The country long dwelled in a gray area because the regime does not correct anyone who dubs it as secular, even though it never calls itself that and never ceases to court conservative Sunni currents at the same time. The Syrian regime’s claim that it is a force against terrorism and extremism in the region hardly suffices for Syria to be regarded as a secular country.

Books coming from abroad have long needed to get the approval of the Ministry of Religious Endowments before reaching Syria’s bookstores. TV shows . . . also require the approval of religious authorities. . . . More generally, . . . Article III of the Syrian Constitution states that the president of Syria must be Muslim and that Islamic jurisprudence (fiqh) is a principal source of legislation.

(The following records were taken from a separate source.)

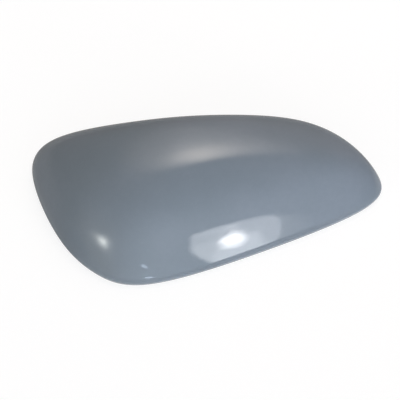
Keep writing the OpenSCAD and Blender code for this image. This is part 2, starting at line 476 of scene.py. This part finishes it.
def empty_material(name):
    material = bpy.data.materials.new(name)
    material.use_nodes = True
    material.node_tree.nodes.clear()
    return material, material.node_tree


def primer_over_plastic():
    """Grey sanding primer sprayed on moulded ABS: a smooth sealed film with a faint orange peel and a few dust nibs,
    glossy enough to mirror a lamp. The inside was not sprayed: its bare dark plastic shows the mould's fine matt
    grain, and near the rim a dry mist of droplets that blew round the edge."""
    material, tree = empty_material("grey_primer_on_moulded_abs")
    place = add(tree, "ShaderNodeTexCoord").outputs["Object"]

    def noise(size, detail=0.0):
        return add(tree, "ShaderNodeTexNoise", Vector=place, Scale=1 / (size * MM), Detail=detail).outputs["Fac"]

    def between(value, low, high, at_low=0.0, at_high=1.0):
        return add(tree, "ShaderNodeMapRange", {"interpolation_type": "SMOOTHSTEP"}, i0=value, i1=low, i2=high,
                   i3=at_low, i4=at_high).outputs[0]

    def mixed(share, none, full):
        return add(tree, "ShaderNodeMix", {"data_type": "RGBA"}, i0=share, i6=none, i7=full).outputs[2]

    # Film thickness drifts over about 60 mm, and pigment flocks a little over 4 mm and 0.8 mm
    film = mixed(between(noise(60, 2.0), 0.3, 0.7), colour("#7a858e"), colour("#808a94"))
    film = mixed(between(noise(4, 1.0), 0.35, 0.65, 0.0, 0.15), film, colour("#76808a"))
    film = mixed(between(noise(0.8), 0.6, 0.75, 0.0, 0.12), film, colour("#8a949d"))
    # The moulding compound is dark grey, a shade paler where it flowed
    plastic = mixed(between(noise(25, 3.0), 0.35, 0.7), colour("#46494c"), colour("#505356"))
    # Mist: thick at the rim, nearly gone 14 mm up the inside, in droplets drawn 0.4 mm wide so that they show
    height = add(tree, "ShaderNodeSeparateXYZ", Vector=place).outputs["Z"]
    reach = between(height, 0.5 * MM, 14 * MM, 0.80, 0.18)
    sprayed = add(tree, "ShaderNodeAttribute", {"attribute_name": "sprayed"}).outputs["Fac"]
    reach = add(tree, "ShaderNodeMath", {"operation": "ADD"}, i0=reach, i1=sprayed).outputs[0]
    droplets = add(tree, "ShaderNodeMath", {"operation": "SUBTRACT"}, i0=reach, i1=noise(0.4, 2.0)).outputs[0]
    mist = between(droplets, -0.06, 0.10)
    face = between(sprayed, 0.45, 0.55)
    covered = add(tree, "ShaderNodeMath", {"operation": "MAXIMUM"}, i0=mist, i1=face).outputs[0]
    # Gloss: the wet film outside is nearly a mirror, dry mist and grained plastic are matt
    gloss = between(noise(18, 2.0), 0.3, 0.7, 0.022, 0.045)
    matt = between(noise(3, 1.0), 0.3, 0.7, 0.48, 0.58)
    roughness = add(tree, "ShaderNodeMix", i0=face, i2=matt, i3=gloss).outputs[0]
    # Orange peel, waves about 2.5 mm across and a few thousandths of a millimetre high, with rare dust nibs 0.5 mm wide
    peel = noise(2.5, 1.0)
    nibs = between(noise(0.9), 0.80, 0.86, 0.0, 0.6)
    relief = add(tree, "ShaderNodeMath", {"operation": "ADD"}, i0=peel, i1=nibs).outputs[0]
    film_bump = add(tree, "ShaderNodeBump", Height=relief, Strength=0.03, Distance=0.1 * MM).outputs["Normal"]
    # Mould grain, etched about 0.4 mm across and 0.03 mm deep
    grain = noise(0.4, 2.0)
    grain_bump = add(tree, "ShaderNodeBump", Height=grain, Strength=0.6, Distance=0.05 * MM).outputs["Normal"]
    normal = add(tree, "ShaderNodeMix", {"data_type": "VECTOR"}, i0=face, i4=grain_bump, i5=film_bump).outputs[1]
    shader = add(tree, "ShaderNodeBsdfPrincipled", Base_Color=mixed(covered, plastic, film), Roughness=roughness,
                 IOR=1.5, Normal=normal)
    add(tree, "ShaderNodeOutputMaterial", Surface=shader.outputs[0])
    return material


# The cover

housing = make_housing()
fittings = make_fittings(housing)
cover = joined(housing, fittings, "cover")
cover.data.materials.clear()
cover.data.materials.append(primer_over_plastic())
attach(cover, "root")
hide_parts("mirror_cover")


# Table, lamps and background

TABLE_REACH = 3.0
TABLE_LIFT = 0.85
# How bright the cover mirrors the table on its dim and on its bright side, the way to the bright side, and between
# which distances from the middle it brightens, in metres
TABLE_MIRRORED = (0.35, 1.0)
BRIGHT_SIDE = -80.0
BRIGHT_FROM = (0.0, 0.05)
# The share of the white backdrop that the cover mirrors
BACKDROP_MIRRORED = 0.18


def direction(turn, height):
    """The way out to a place in the studio, from how far round and how high it stands in degrees."""
    turn, height = math.radians(turn), math.radians(height)
    return Vector((math.cos(height) * math.cos(turn), math.cos(height) * math.sin(turn), math.sin(height)))


def seen_share(tree, rays):
    """Whether a ray sees the surroundings themselves: from the camera or through glass."""
    return add(tree, "ShaderNodeMath", {"operation": "MAXIMUM"}, i0=rays["Is Camera Ray"],
               i1=rays["Is Transmission Ray"]).outputs[0]


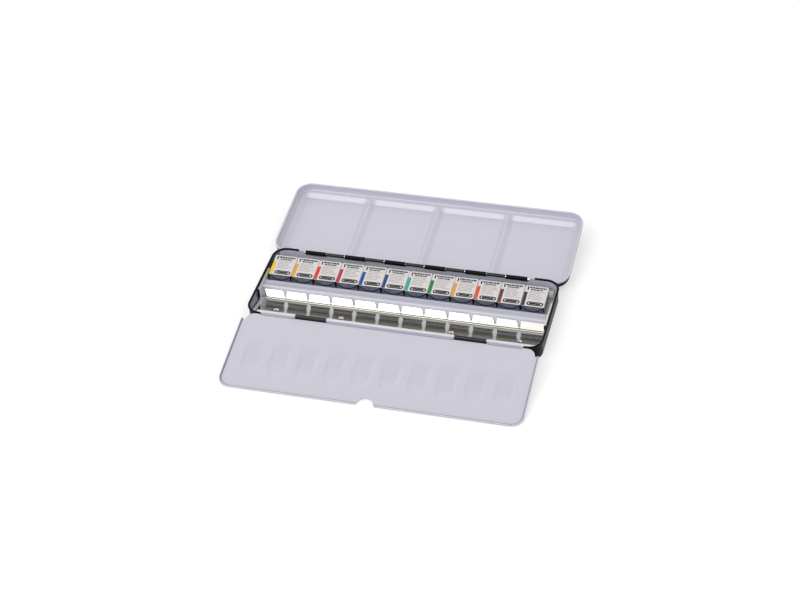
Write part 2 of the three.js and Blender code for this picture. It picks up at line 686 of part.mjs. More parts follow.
function roundBar(diameter, low, high, x, y, sides) {
  const bar = new THREE.CylinderGeometry(diameter / 2, diameter / 2, high - low, sides);
  return solid(bar.rotateX(Math.PI / 2).translate(x, y, (low + high) / 2));
}

function rivetHole(x, y) {
  return roundBar(rivetShank + 2 * seatGap, 0, creaseLevel + overrun, x, y, boreSides);
}

// How high the rim of a rivet's head lies, on the uphill side of a bowed floor
function rivetSeat(bowed) {
  const along = rowCentre + rivetSetback + rivetHead / 2 - creaseSetback - bowStart;
  const rise = bowed ? bowRadius - Math.sqrt(bowRadius ** 2 - along ** 2) : 0;
  return stripFloorTop + rise + seatGap / 2;
}

function rivet(headLow) {
  const dome = arc(0, 0, 1, 0, quarterTurn, 3).map(([out, up]) => new THREE.Vector2(
    out * rivetHead / 2, headLow + up * rivetDome));
  dome[dome.length - 1].x = 0;
  const profile = [
    new THREE.Vector2(0, trayFloorLow), new THREE.Vector2(rivetShank / 2, trayFloorLow),
    new THREE.Vector2(rivetShank / 2, headLow), ...dome,
  ];
  return solid(new THREE.LatheGeometry(profile, rivetSides).rotateX(Math.PI / 2));
}

// Wrapped half pans, drawn level with the foot of the front edge at the origin
const wrapArea = {
  x0: -wrapWidth / 2, x1: wrapWidth / 2, y0: 0, y1: wrapLength, radius: wrapRadius, steps: 1,
};

function wrapper() {
  const shell = loft(rings(wrapArea, [
    [0, wrapFootGap], ...arc(-wrapRadius, wrapHeight - wrapRadius, wrapRadius, 0, wrapRound, 2),
  ]));
  const hollow = loft(rings(wrapArea, [
    [-wrapPaper, wrapFootGap - overrun], [-wrapPaper, wrapHeight - wrapRadius],
    [-wrapRadius, wrapHeight - wrapPaper],
  ]));
  const half = wrapWidth / 2 - wrapRadius;
  const top = wrapHeight - wrapRadius - foldDrop;
  const fold = new THREE.Shape();
  fold.moveTo(half, top);
  fold.lineTo(-half, top);
  fold.quadraticCurveTo(0, top - 2 * foldSag, half, top);
  return shell.add(extrudeY(fold, -foldPaper, foldPaper, cornerSteps)).subtract(hollow);
}

const panArea = {
  x0: wrapArea.x0 + wrapPaper + panFit, x1: wrapArea.x1 - wrapPaper - panFit,
  y0: wrapPaper + panFit, y1: wrapLength - wrapPaper - panFit, radius: panRadius, steps: 2,
};
const panTop = wrapHeight - wrapPaper - 2 * panFit;

function halfPan() {
  return loft(rings(panArea, [
    [-panDraft, 0], [0, panTop], [-panWall, panTop], [-panWall - panDraft, panFloor],
  ]));
}

function paintBlock() {
  const low = panFloor + paintFit;
  const rim = panTop - paintDrop;
  const lean = panDraft / (panTop - panFloor);
  const edge = (level) => -panWall - paintFit - (panTop - level) * lean;
  return loft(rings(panArea, [
    [edge(low) - panRadius / 4, low], [edge(rim), rim], [edge(rim) - panWall, rim - paintDish / 2],
    [edge(rim) - 3 * panWall, rim - paintDish],
  ]));
}

// Assembly
const box = new THREE.Group();
box.name = 'paint_box';
box.add(mesh('case_body', caseBody(), lacquer));
box.add(mesh('rear_hinge_pin', hingePin(rearHingeSpan / 2, rearAxisY, rearAxisZ), steel));
box.add(mesh('front_hinge_pin', hingePin(flapKnuckleEnd, frontAxisY, frontAxisZ), steel));
box.add(mesh('pan_tray', panTray(), enamel));
box.add(mesh('holder_strip_front', holderStrip(-1), tin));
box.add(mesh('holder_strip_rear', holderStrip(1), tin));

rivetSites().forEach(([x, y], i) => {
  const row = y < 0 ? 'front' : 'rear';
  const piece = mesh(`rivet_${row}_${i % rivetPlaceShares.length + 1}`, rivet(rivetSeat(y < 0)), tin);
  piece.position.set(x, y, 0);
  box.add(piece);
});

const lid = mesh('lid_shell', lidShell(), enamel);
lid.position.set(0, rearAxisY, rearAxisZ);
lid.rotation.x = lidOpenTilt * degrees;
box.add(lid);

// The near hem lies on the table, which sets how far the flap drops
const hemMiddle = flapUnder + flapHem / 2;
const hemReach = flapReach - flapHem / 2;
const flapDrop = Math.asin((frontAxisZ - flapHem / 2) / Math.hypot(hemReach, hemMiddle))
  - Math.atan2(-hemMiddle, hemReach);
const flap = mesh('palette_flap', paletteFlap(), enamel);
flap.position.set(0, frontAxisY, frontAxisZ);
flap.rotation.x = flapDrop;
box.add(flap);

for (let i = 0; i < panCount; i += 1) {
  const number = String(i + 1).padStart(2, '0');
  const seat = new THREE.Group();
  seat.position.set(
    rowStart + panPitch * (i + 1) - wrapWidth / 2,
    rowCentre - stripHalfGap + panFrontGap, stripFloorTop + seatGap);
  seat.rotation.x = panTilt * degrees;
  const paint = new THREE.MeshStandardMaterial({ color: paintColours[i], roughness: 0.5 });
  seat.add(mesh(`half_pan_${number}`, halfPan(), panPlastic));
  seat.add(mesh(`paint_${number}`, paintBlock(), paint));
  seat.add(mesh(`wrapper_${number}`, wrapper(), paper));
  box.add(seat);
}

export default box;
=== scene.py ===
import math
import random

import bmesh
import bpy
import numpy as np
from mathutils import Matrix, Vector
from mathutils.geometry import delaunay_2d_cdt


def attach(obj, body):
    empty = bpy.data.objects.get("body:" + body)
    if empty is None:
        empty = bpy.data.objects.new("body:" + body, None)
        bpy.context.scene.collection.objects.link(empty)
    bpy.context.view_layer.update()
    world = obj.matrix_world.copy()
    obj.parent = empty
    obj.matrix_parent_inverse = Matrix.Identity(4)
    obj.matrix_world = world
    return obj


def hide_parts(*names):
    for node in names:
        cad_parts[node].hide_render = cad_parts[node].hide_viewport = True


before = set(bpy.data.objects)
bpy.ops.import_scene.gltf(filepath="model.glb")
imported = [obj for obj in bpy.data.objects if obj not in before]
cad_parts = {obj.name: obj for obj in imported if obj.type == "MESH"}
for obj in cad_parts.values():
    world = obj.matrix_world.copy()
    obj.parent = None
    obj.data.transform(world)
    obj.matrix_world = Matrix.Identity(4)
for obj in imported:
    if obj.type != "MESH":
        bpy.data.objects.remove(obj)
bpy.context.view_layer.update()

MM = 0.001

# Case, in millimetres as in the model
SHEET = 0.45  # thickness of the case, lid and flap
RIM_X, RIM_Y = 101.7, 35.1  # from the middle of the box to the middle of its rim
HEIGHT = 12.5
BEAD = 0.8  # radius of the rolled rim
REAR_Y, REAR_Z = 34.7, 11.1  # axis of the lid's hinge
FRONT_Y, FRONT_Z = -35.1, 12.9  # axis of the flap's hinge
CASE_HALF = 102.5  # half the length over the rim
REAR_PITCH = 28.85  # of the knuckles on the lid's hinge
FRONT_KNUCKLES = ((-65.8, -44.2), (44.2, 65.8))  # the case's, on the flap's hinge
SIDE_GAP = 0.4  # beside a turning knuckle
LID_TILT = math.radians(5.8)
FLAP_REACH, FLAP_BELOW = 63.5, 0.6  # the flap's near edge, from its hinge
FLAP_DROP = (math.asin((FRONT_Z - 0.7) / math.hypot(FLAP_REACH, FLAP_BELOW))
             - math.atan2(FLAP_BELOW, FLAP_REACH))


# Materials

def srgb(code):
    """A hex colour as linear red, green and blue with alpha."""
    out = []
    for i in (0, 2, 4):
        c = int(code[i:i + 2], 16) / 255
        out.append(c / 12.92 if c <= 0.04045 else ((c + 0.055) / 1.055) ** 2.4)
    return (*out, 1.0)


def material(name, colour, roughness, metallic=0.0, specular=0.5, coat=0.0):
    """A new material, its node tree and its shader."""
    mat = bpy.data.materials.new(name)
    mat.use_nodes = True
    shader = mat.node_tree.nodes["Principled BSDF"]
    shader.inputs["Base Color"].default_value = srgb(colour)
    shader.inputs["Roughness"].default_value = roughness
    shader.inputs["Metallic"].default_value = metallic
    shader.inputs["Specular IOR Level"].default_value = specular
    shader.inputs["Coat Weight"].default_value = coat
    return mat, mat.node_tree, shader


def node(tree, kind, inputs=None, **settings):
    """Adds a node. inputs holds values, or sockets to link from."""
    new = tree.nodes.new(kind)
    for key, value in settings.items():
        setattr(new, key, value)
    for key, value in (inputs or {}).items():
        if isinstance(value, bpy.types.NodeSocket):
            tree.links.new(value, new.inputs[key])
        else:
            new.inputs[key].default_value = value
    return new


def noise(tree, scale, detail=2.0, stretch=(1, 1, 1), roughness=0.5):
    """Noise in the object's own coordinates; scale is in waves per metre."""
    place = node(tree, "ShaderNodeTexCoord").outputs["Object"]
    mapped = node(tree, "ShaderNodeMapping", {"Vector": place, "Scale": stretch}).outputs["Vector"]
    return node(tree, "ShaderNodeTexNoise", {
        "Vector": mapped, "Scale": scale, "Detail": detail, "Roughness": roughness}).outputs["Fac"]


def spread(tree, value, low, high, to_low=0.0, to_high=1.0, kind="LINEAR"):
    """Maps a value from one range to another, clamped."""
    values = {"Value": value, "From Min": low, "From Max": high, "To Min": to_low, "To Max": to_high}
    return node(tree, "ShaderNodeMapRange", values, interpolation_type=kind).outputs["Result"]


def blend_colour(tree, factor, first, second):
    """Mixes two colours, each a hex code or a socket."""
    mix = node(tree, "ShaderNodeMix", data_type="RGBA")
    for key, value in ((0, factor), (6, first), (7, second)):
        if isinstance(value, bpy.types.NodeSocket):
            tree.links.new(value, mix.inputs[key])
        else:
            mix.inputs[key].default_value = srgb(value) if isinstance(value, str) else value
    return mix.outputs[2]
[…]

During the five decades of the Assad clan’s reign, conservative Islamism never ceased to be useful to the regime. . . . [I]n Damascus in 2006 . . . the Danish embassy [was] burned down by angry Syrians (who also attacked the Norwegian embassy) after cartoons depicting the prophet Mohammad were published in the two countries. The regime stood aside and allowed that to happen.

Control over the Christian clergy is important to the regime, too. Protestant pastors often complain in private about the persecution and shutdown of their churches in Syria over the decades as a gift that the regime gives to the incomparably larger Catholic and Orthodox churches, the heads of which are key allies of the Assad regime.